Wow!  Thanks so much!  I’m so glad I finally thought to ask for help.  Was there any other information besides the address?  I’m reading about his town now.  My mother just told me that my great, great grand-parents (last name: Kuhlman) immigrated from Prussia.  I’m going to find out more about that.  
I’d like to send a postcard to see if by chance anyone still living there would know of him. Would anyone here know how to write the address for mailing?

----------


## Alex80

Address is: Russia, Kaliningrad Oblast, Sovetsk town, Shevchenko street, house 3A, apartment 58
7-59-97 seems like stationary phone number local to town. It needs country number + oblast code to make call from different country. Seems like 997-01161 is it, but I am not sure.
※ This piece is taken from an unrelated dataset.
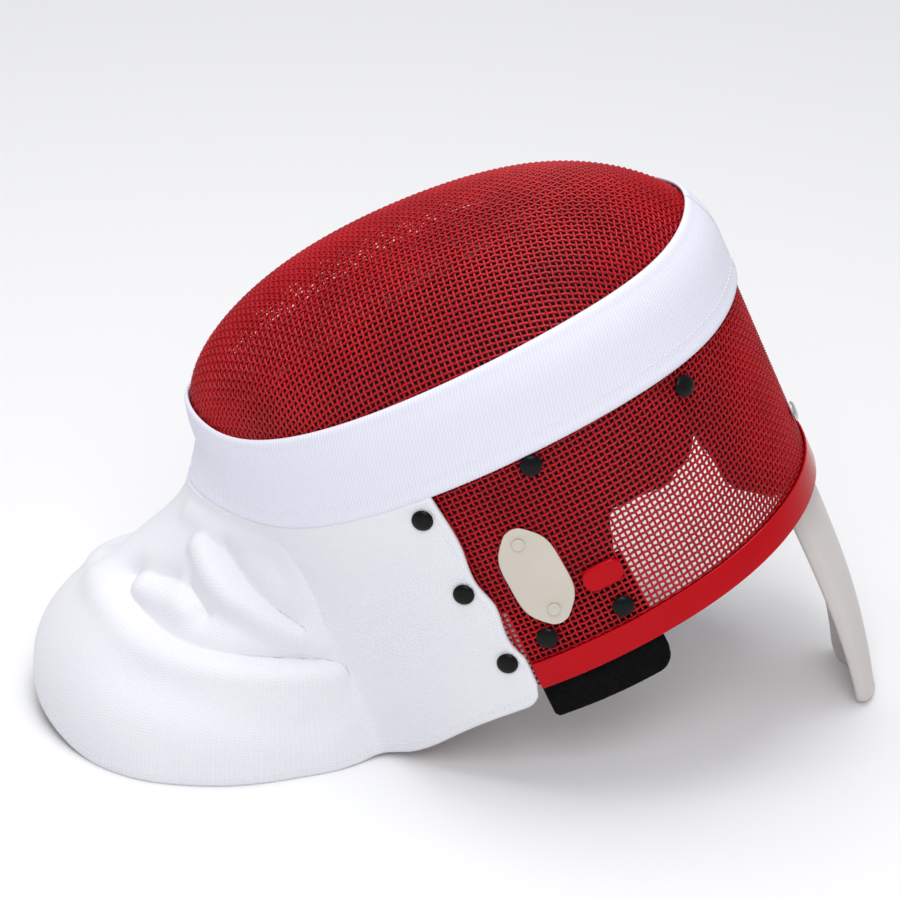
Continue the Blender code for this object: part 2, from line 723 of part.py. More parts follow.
def make_pad(pad, finish):
    """A plush pad inside the side wall that shows below the rim."""
    rows = 7
    columns = 9
    outer = MESH_WALL + EDGING_WALL + 2 * SURFACE_GAP
    middle = outer + PAD_THICKNESS / 2
    corner = pad.corner * PAD_BELOW_RIM
    points = []
    half_thickness = []
    for across in np.linspace(0, 1, columns):
        turn = pad.side * radians(pad.front + (pad.back - pad.front) * across)
        length = wall_length(turn)[0]
        to_back = radians(pad.back - pad.front) * (1 - across) * wall_reach(turn, length)
        in_corner = max(0.0, 1 - to_back / corner)
        drop = PAD_BELOW_RIM * (1 - (1 - np.sqrt(1 - in_corner ** 2)) * min(1.0, pad.corner))
        top = length * PAD_TOP
        bottom = length + drop
        for down in np.linspace(0, 1, rows):
            distance = top + (bottom - top) * down
            point, _, _, out = wall_frame(turn, distance)
            points.append(point - out * middle)
            border = min(min(across, 1 - across) * PAD_BORDERS_ACROSS,
                         min(down, 1 - down) * PAD_BORDERS_DOWN, 1.0)
            round_over = np.sqrt(1 - (1 - border) ** 2)
            thickness = PAD_THICKNESS * (PAD_EDGE_SHARE + (1 - PAD_EDGE_SHARE) * round_over)
            half_thickness.append(thickness / 2)
    half_thickness = np.array(half_thickness)
    faces = grid_faces(columns, rows)
    if pad.side > 0:
        faces = [tuple(reversed(face)) for face in faces]
    solid = thick_sheet(np.array(points), faces, -half_thickness, half_thickness)
    add_piece(pad.name, *solid, finish, 60)


def main():
    for old in list(bpy.data.objects):
        bpy.data.objects.remove(old, do_unlink=True)
    red_wire = material("red_wire", (0.50, 0.012, 0.022), 0.35)
    red_edging = material("red_edging", (0.42, 0.014, 0.020), 0.22)
    white_band = material("white_band", (0.74, 0.74, 0.82), 0.80)
    white_cloth = material("white_cloth", (0.80, 0.80, 0.84), 0.85)
    tongue_cloth = material("tongue_cloth", (0.66, 0.62, 0.60), 0.70)
    black_snap = material("black_snap", (0.012, 0.012, 0.013), 0.30)
    black_plush = material("black_plush", (0.008, 0.008, 0.009), 0.95)
    navy_padding = material("navy_padding", (0.010, 0.011, 0.020), 0.90)
    cream_plate = material("cream_plate", (0.68, 0.64, 0.58), 0.40)
    steel = material("steel", (0.62, 0.61, 0.59), 0.30, 1.0)

    make_face_mesh(red_wire)
    make_side_mesh(red_wire)
    make_trim_band(white_band)
    make_lining(navy_padding)
    make_rim_edging(red_edging)
    make_bib(white_cloth)
    make_tongue(tongue_cloth)
    for pad in PADS:
        make_pad(pad, black_plush)
    for side, side_name in ((-1, "left"), (1, "right")):
        for spot in SNAPS:
            stand_off = 2 * SURFACE_GAP
            if spot.over_bib:
                stand_off += BIB_WALL
            turn = side * radians(spot.angle)
            distance = wall_length(turn)[0] * spot.down
            make_button(f"snap_{side_name}_{spot.name}", turn, distance, stand_off,
                        SNAP_RADIUS, SNAP_HEIGHT, black_snap)
    make_plate(cream_plate)
    make_badge(red_edging)
    distance = wall_length(pi)[0] * CROWN_RIVET_DOWN
    make_button("crown_rivet", pi, distance, 2 * SURFACE_GAP, RIVET_RADIUS, RIVET_HEIGHT, steel)


main()
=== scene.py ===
from math import cos, pi, radians, sin, sqrt

import bpy
import numpy as np
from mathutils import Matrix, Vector


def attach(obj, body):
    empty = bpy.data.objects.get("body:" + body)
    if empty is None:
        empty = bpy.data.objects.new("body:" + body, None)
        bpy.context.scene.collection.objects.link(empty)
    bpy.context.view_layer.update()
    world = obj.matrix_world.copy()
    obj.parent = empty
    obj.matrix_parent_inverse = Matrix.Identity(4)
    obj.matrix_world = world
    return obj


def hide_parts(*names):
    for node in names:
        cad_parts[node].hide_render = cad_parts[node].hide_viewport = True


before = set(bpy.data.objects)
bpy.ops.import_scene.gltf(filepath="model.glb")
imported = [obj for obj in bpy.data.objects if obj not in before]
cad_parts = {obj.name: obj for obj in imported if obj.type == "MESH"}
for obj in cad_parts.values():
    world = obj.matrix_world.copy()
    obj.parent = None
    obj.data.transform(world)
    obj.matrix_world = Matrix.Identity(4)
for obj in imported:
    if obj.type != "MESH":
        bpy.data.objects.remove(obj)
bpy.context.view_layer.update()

# A fencing mask that lies face up on its bib and its tongue.
# Angles round the mask run from 0 at the chin to 180 at the crown, below zero on the left.

maskForm = {
    "tilt": radians(24),            # how far the chin hangs below the crown
    "centre": (0.0011, 0.0, 0.192),
    "halfLength": 0.132,
    "seamHalfWidth": 0.088,
    "seamLift": 0.006,
    "domeHeight": 0.069,
    "rimHalfLength": 0.132,
    "rimHalfWidth": 0.0995,
    "wallDepth": 0.134,
    "jawAngle": 38,
    "chinLip": 0.026,
    "bandOverFace": 0.0235,
    "bandOverSide": 0.0230,
    # every 30 degrees: seam width, seam lift, dome height, rim along, rim width, rim depth
    "sections": (
        (0.00, 0.75, 0.00, -1.39, 0.00, 0.50),
        (0.45, -0.92, 0.70, -0.975, 0.51, 1.05),
        (0.84, -1.00, 1.00, -0.503, 0.83, 1.08),
        (1.00, -0.22, 1.00, 0.00, 1.00, 1.01),
        (0.90, 0.13, 0.84, 0.545, 0.87, 0.985),
        (0.50, -0.35, 0.53, 0.876, 0.48, 0.98),
        (0.00, 0.05, 0.00, 0.973, 0.00, 0.985),
    ),
}

along = np.array([cos(maskForm["tilt"]), 0.0, sin(maskForm["tilt"])])
faceWay = np.array([-sin(maskForm["tilt"]), 0.0, cos(maskForm["tilt"])])
across = np.array([0.0, 1.0, 0.0])
centre = np.array(maskForm["centre"])
dice = np.random.default_rng(7)


# the smooth form of the mask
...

Anyway cell phones inside Russia have different format.
If we search "how to call to Sovetsk" we can find this: Телефонный код Советска, код города Советск, Как позвонить в Советск, 40161
It states you need to dial next number for make call from another country:
00 7 40161 XXXXX where XXXXX is 5-digit number inside Sovetsk. Seems legit, you could try it.

----------


## Dmitry Khomichuk

Alex80 wrote you a translated address, however it is written for Russian postmen, so I advice you to address your card that way: 
Rudic Sergey
ul. Shevchenko, 3A/58
Sovetsk
Kaliningradskaya Oblast
RUSSIA (РОССИЯ)
238700 
It would be the most fitable format.
However, you can still use Alex80's format and it will be sent. 
 Also you can ask in your postcard if they know where Sergey lives. New inhabitants can know it, if he does not live there anymore. It is better to write that part in Russian.

----------


## alexsms

> postmen

 it's mostly postwomen here, )) you oughta ask more for political freedoms there ))

----------